▸ **To do**: From the listing that follows, extract every line and set it down unaltered.

### Recorded data ###

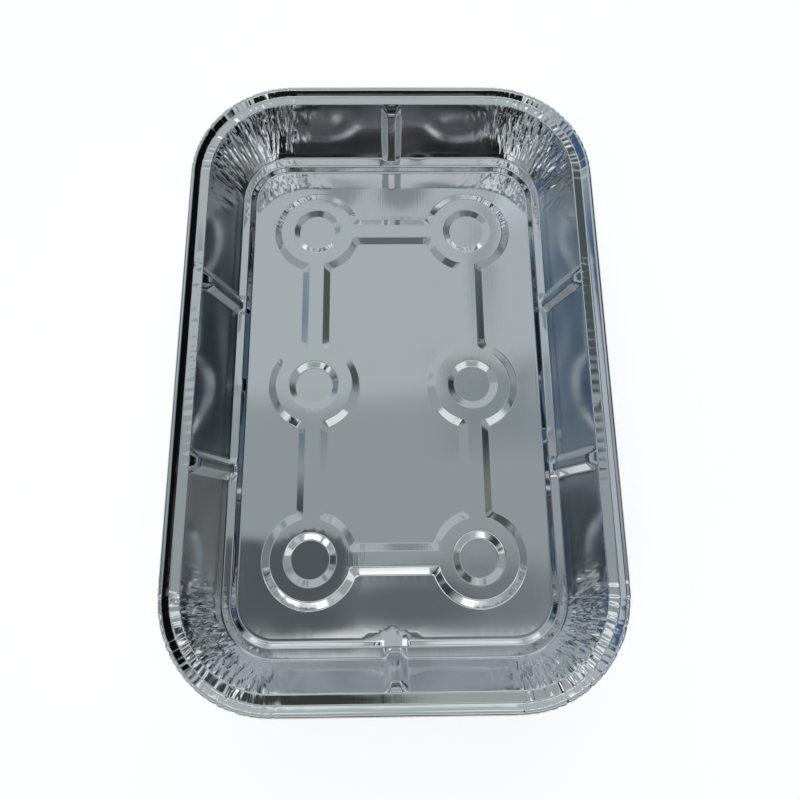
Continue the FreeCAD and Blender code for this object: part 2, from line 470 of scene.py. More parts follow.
@dataclass(frozen=True)
class RolledFoil:
    """Aluminium foil, cold rolled and then pressed: bright, with a faint grain along the rolling direction.

    The walls between the corners slid over the press, which left them a little duller. Their colour is also set darker
    there: painted shade, standing in for the dark reflections that the straight walls show.
    Rolling lines are finer than the render can show, so the grain is made 0.7 mm wide, as long soft streaks.
    Lengths are in millimetres, and the patches of uneven roughness are counted along one metre.
    """

    name: str = "rolled_aluminium_foil"
    colour: str = "#E6E8EA"
    # Darker colour of the straight walls: painted shade for their dark reflections, not a colour of the foil.
    wall_shade_colour: str = "#CFD2D5"
    roughness: float = 0.055
    rough_spread: float = 0.025
    rough_patches: float = 45.0
    wall_dulling: float = 0.1
    dulling_and_shade_from: float = 3.8
    dulling_and_shade_fully: float = 7.0
    dulling_and_shade_to: float = 40.3
    corner_along: float = 110.0
    corner_across: float = 57.0
    corner_fade: float = 9.0
    grain_width: float = 0.7
    grain_length: float = 26.0
    grain_rise: float = 16.0
    grain_height: float = 0.007
    anisotropy: float = 0.25

    def build(self) -> bpy.types.Material:
        """Makes the material.

        Returns:
            The foil's material.
        """
        material = bpy.data.materials.new(self.name)
        material.use_nodes = True
        tree = material.node_tree
        tree.nodes.clear()
        place = add_node(tree, "ShaderNodeTexCoord").outputs["Object"]
        stretch = tuple(1 / (size * MM) for size in (self.grain_width, self.grain_length, self.grain_rise))
        drawn_out = add_node(tree, "ShaderNodeVectorMath", {0: place, 1: stretch}, operation="MULTIPLY").outputs[0]
        grain = add_node(tree, "ShaderNodeTexNoise", {"Vector": drawn_out, "Scale": 1.0, "Detail": 2.0})
        patches = {"Vector": place, "Scale": self.rough_patches, "Detail": 3.0}
        cloud = add_node(tree, "ShaderNodeTexNoise", patches).outputs["Fac"]
        half = self.rough_spread / 2
        spread = {"Value": cloud, "From Min": 0.3, "From Max": 0.7}
        spread |= {"To Min": self.roughness - half, "To Max": self.roughness + half}
        rough = add_node(tree, "ShaderNodeMapRange", spread).outputs[0]
        dulling_and_shade = self.dulling_and_shade_share(tree, place)
        dulled = {0: dulling_and_shade, 1: self.wall_dulling, 2: rough}
        # The straight walls get the darker colour: painted shade. The same share also raises their roughness.
        shades = {0: dulling_and_shade, 6: linear(self.colour), 7: linear(self.wall_shade_colour)}
        bump = {"Height": grain.outputs["Fac"], "Strength": 1.0, "Distance": self.grain_height * MM}
        surface = {
            "Base Color": add_node(tree, "ShaderNodeMix", shades, data_type="RGBA").outputs[2],
            "Metallic": 1.0,
            "Roughness": add_node(tree, "ShaderNodeMath", dulled, operation="MULTIPLY_ADD").outputs[0],
            "Normal": add_node(tree, "ShaderNodeBump", bump).outputs[0],
            "Anisotropic": self.anisotropy,
        }
        shader = add_node(tree, "ShaderNodeBsdfPrincipled", surface)
        add_node(tree, "ShaderNodeOutputMaterial", {"Surface": shader.outputs[0]})
        return material

    def dulling_and_shade_share(self, tree: bpy.types.NodeTree, place: bpy.types.NodeSocket) -> bpy.types.NodeSocket:
        """Finds the walls between the corners: only there did the foil slide over the press and turn duller, and there
        its colour is darkened as painted shade.

        Args:
            tree: The material's tree.
            place: Object coordinates.

        Returns:
            A share from 0 on the floor, the rim and the pleated corners to 1 on the straight walls.
        """
        split = add_node(tree, "ShaderNodeSeparateXYZ", {0: place}).outputs
        beyond = []
        for socket, edge in ((split[0], self.corner_across), (split[1], self.corner_along)):
            outward = add_node(tree, "ShaderNodeMath", {0: socket}, operation="ABSOLUTE").outputs[0]
            beyond.append(add_node(tree, "ShaderNodeMath", {0: outward, 1: edge * MM}, operation="SUBTRACT").outputs[0])
        least = add_node(tree, "ShaderNodeMath", {0: beyond[0], 1: beyond[1]}, operation="MINIMUM").outputs[0]
        fade = {"Value": least, "From Max": self.corner_fade * MM, "To Min": 1.0, "To Max": 0.0}
        climb = {"Value": split[2], "From Min": self.dulling_and_shade_from * MM, "From Max": self.dulling_and_shade_fully * MM}
        share = add_node(tree, "ShaderNodeMapRange", climb).outputs[0]
        others = (
            add_node(tree, "ShaderNodeMath", {0: split[2], 1: self.dulling_and_shade_to * MM}, operation="LESS_THAN").outputs[0],
            add_node(tree, "ShaderNodeMapRange", fade).outputs[0],
        )
        for other in others:
            share = add_node(tree, "ShaderNodeMath", {0: share, 1: other}, operation="MULTIPLY").outputs[0]
        return share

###

▸ **Solution for this task**:
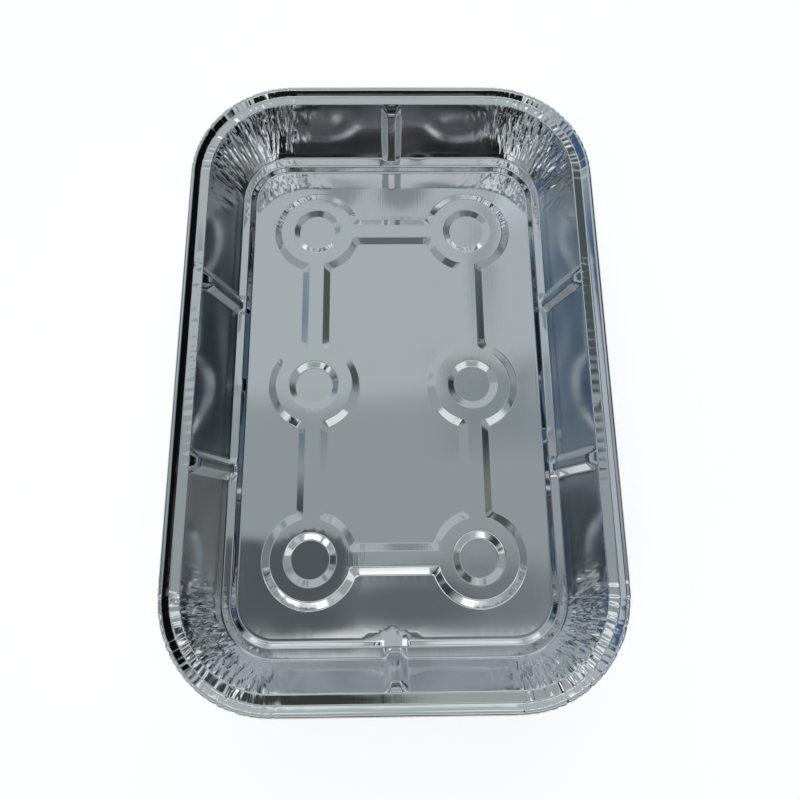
Continue the FreeCAD and Blender code for this object: part 2, from line 470 of scene.py. More parts follow.
@dataclass(frozen=True)
class RolledFoil:
    """Aluminium foil, cold rolled and then pressed: bright, with a faint grain along the rolling direction.

    The walls between the corners slid over the press, which left them a little duller. Their colour is also set darker
    there: painted shade, standing in for the dark reflections that the straight walls show.
    Rolling lines are finer than the render can show, so the grain is made 0.7 mm wide, as long soft streaks.
    Lengths are in millimetres, and the patches of uneven roughness are counted along one metre.
    """

    name: str = "rolled_aluminium_foil"
    colour: str = "#E6E8EA"
    # Darker colour of the straight walls: painted shade for their dark reflections, not a colour of the foil.
    wall_shade_colour: str = "#CFD2D5"
    roughness: float = 0.055
    rough_spread: float = 0.025
    rough_patches: float = 45.0
    wall_dulling: float = 0.1
    dulling_and_shade_from: float = 3.8
    dulling_and_shade_fully: float = 7.0
    dulling_and_shade_to: float = 40.3
    corner_along: float = 110.0
    corner_across: float = 57.0
    corner_fade: float = 9.0
    grain_width: float = 0.7
    grain_length: float = 26.0
    grain_rise: float = 16.0
    grain_height: float = 0.007
    anisotropy: float = 0.25

    def build(self) -> bpy.types.Material:
        """Makes the material.

        Returns:
            The foil's material.
        """
        material = bpy.data.materials.new(self.name)
        material.use_nodes = True
        tree = material.node_tree
        tree.nodes.clear()
        place = add_node(tree, "ShaderNodeTexCoord").outputs["Object"]
        stretch = tuple(1 / (size * MM) for size in (self.grain_width, self.grain_length, self.grain_rise))
        drawn_out = add_node(tree, "ShaderNodeVectorMath", {0: place, 1: stretch}, operation="MULTIPLY").outputs[0]
        grain = add_node(tree, "ShaderNodeTexNoise", {"Vector": drawn_out, "Scale": 1.0, "Detail": 2.0})
        patches = {"Vector": place, "Scale": self.rough_patches, "Detail": 3.0}
        cloud = add_node(tree, "ShaderNodeTexNoise", patches).outputs["Fac"]
        half = self.rough_spread / 2
        spread = {"Value": cloud, "From Min": 0.3, "From Max": 0.7}
        spread |= {"To Min": self.roughness - half, "To Max": self.roughness + half}
        rough = add_node(tree, "ShaderNodeMapRange", spread).outputs[0]
        dulling_and_shade = self.dulling_and_shade_share(tree, place)
        dulled = {0: dulling_and_shade, 1: self.wall_dulling, 2: rough}
        # The straight walls get the darker colour: painted shade. The same share also raises their roughness.
        shades = {0: dulling_and_shade, 6: linear(self.colour), 7: linear(self.wall_shade_colour)}
        bump = {"Height": grain.outputs["Fac"], "Strength": 1.0, "Distance": self.grain_height * MM}
        surface = {
            "Base Color": add_node(tree, "ShaderNodeMix", shades, data_type="RGBA").outputs[2],
            "Metallic": 1.0,
            "Roughness": add_node(tree, "ShaderNodeMath", dulled, operation="MULTIPLY_ADD").outputs[0],
            "Normal": add_node(tree, "ShaderNodeBump", bump).outputs[0],
            "Anisotropic": self.anisotropy,
        }
        shader = add_node(tree, "ShaderNodeBsdfPrincipled", surface)
        add_node(tree, "ShaderNodeOutputMaterial", {"Surface": shader.outputs[0]})
        return material

    def dulling_and_shade_share(self, tree: bpy.types.NodeTree, place: bpy.types.NodeSocket) -> bpy.types.NodeSocket:
        """Finds the walls between the corners: only there did the foil slide over the press and turn duller, and there
        its colour is darkened as painted shade.

        Args:
            tree: The material's tree.
            place: Object coordinates.

        Returns:
            A share from 0 on the floor, the rim and the pleated corners to 1 on the straight walls.
        """
        split = add_node(tree, "ShaderNodeSeparateXYZ", {0: place}).outputs
        beyond = []
        for socket, edge in ((split[0], self.corner_across), (split[1], self.corner_along)):
            outward = add_node(tree, "ShaderNodeMath", {0: socket}, operation="ABSOLUTE").outputs[0]
            beyond.append(add_node(tree, "ShaderNodeMath", {0: outward, 1: edge * MM}, operation="SUBTRACT").outputs[0])
        least = add_node(tree, "ShaderNodeMath", {0: beyond[0], 1: beyond[1]}, operation="MINIMUM").outputs[0]
        fade = {"Value": least, "From Max": self.corner_fade * MM, "To Min": 1.0, "To Max": 0.0}
        climb = {"Value": split[2], "From Min": self.dulling_and_shade_from * MM, "From Max": self.dulling_and_shade_fully * MM}
        share = add_node(tree, "ShaderNodeMapRange", climb).outputs[0]
        others = (
            add_node(tree, "ShaderNodeMath", {0: split[2], 1: self.dulling_and_shade_to * MM}, operation="LESS_THAN").outputs[0],
            add_node(tree, "ShaderNodeMapRange", fade).outputs[0],
        )
        for other in others:
            share = add_node(tree, "ShaderNodeMath", {0: share, 1: other}, operation="MULTIPLY").outputs[0]
        return share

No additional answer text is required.